There is a difference between sealing grout joints and sealing tiles themselves, and depending on the type of tile you’re installing you should use one or the other.
Glazed ceramic tiles only need to have the grout sealed. Sealing tile grout gives your tile surface greater water and mildew resistance, and is indispensiable for keep ing grout from getting dirty. Unsealed grout will absorb dirt, grease and grime such that it becomes impossible to clean.
When you should you apply the sealer? For a new tile surface or re-grout, nearly all grout manufacturers advise that you wait at least 48 hours after grouting before aaplying sealers so the grout has time to finish setting. For maintanence of existing tilling, you should re-apply every year or two.
There are two main classifications of sealers: Membrane Forming, and Penetrating.
1) Membrane Forming Sealers: These type sealers will resist water. They are mostly employed as grout colorants with added pigments to change the original color of the grout. Membrane sealers should only be used on unglazed tile because they will not adhere to glazed tiles. They generally stay on the grout’s surface, forming a nonporous membrane with a glossy finish.
In high moisture areas like a shower, water will find it’s way to the tile/grout underlayment- using a membranous sealer makes it hard for the water to get back out and let the grout dry. This can be cause issues associated with prolonged water exposure, like rot, mold and mildew. So best to use this type sealer only with floors.
2) Penetrating Sealers: Penetrating sealers soak into the microscopic voids of the grout. Typically made of silicone or latex solids suspended in a water or mineral spirits base, after application, the base evaporates, leaving the solid material within the grout. The material fills pores and capillaries close to the grout surface and in so doing, reduces the absorption of potentially staining compounds.
Non-pigmented penetrating sealers don’t produce a gloss on the surface, but can slightly darken the grout’s natural color. Use a good quality penetrating sealer like Aquamix for baths or showers. After the sealer dries, the grout looks normal until water is comes into contact with it, and then the water will actually “bead up”, as if it your grout had wax on it.
A silicone, acrylic, or water-based grout sealer is applied to the joints. It’s ok if you get some sealer on the tile surface providing the tile is glazed, but be sure you wipe it off before it dries, or it will be there for good. You need to remove any excess penetrating type sealer from the tile at once. It dries fairly quick, forming a haze on the tile that is about impossible to remove.

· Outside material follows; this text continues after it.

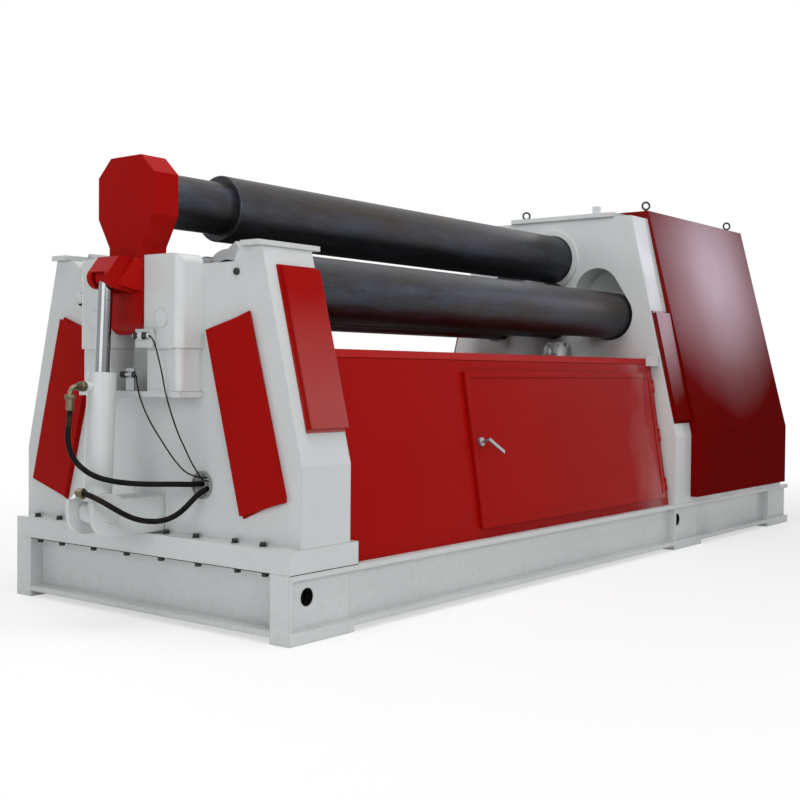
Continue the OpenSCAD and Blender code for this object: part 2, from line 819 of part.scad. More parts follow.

For epoxy based grouts, sealing tile grout is not required, unless specifically stated in the manufacturers instructions that applying grout sealer is advised.
For installing porous tile materials such as slate, terra cotta or marble, in order to keep them from staining with use you should seal the actual surface of the tiles. Applying tile sealer will also prevent moisture penetration. Sealing the tile prior to installing, with a top-coat or a pre-sealer, will prevent grout from getting into the tile pores and dulling or hazing the tile surface during grouting.
Use of an acrylic top-coat on the tile surface will prolong your tiles lifespan, but you’ll want to reseal the tile from time to time, about every two years, as it wears off eventually. You’ll know when it’s time when you start to notice your tiles getting harder and harder to keep clean. Do not mix brands and types of sealer; stick to the original sealant for re-application. Try not to use any ammonia-based cleaners on the tiles since it will strip off the sealer.
For entry flooring and other high traffic areas consider an anti-slip coating for your tiles. There are anti-slip coatings now obtainable that are designed to decrease slip and fall incidents by raising the tiles slip coefficient of friction.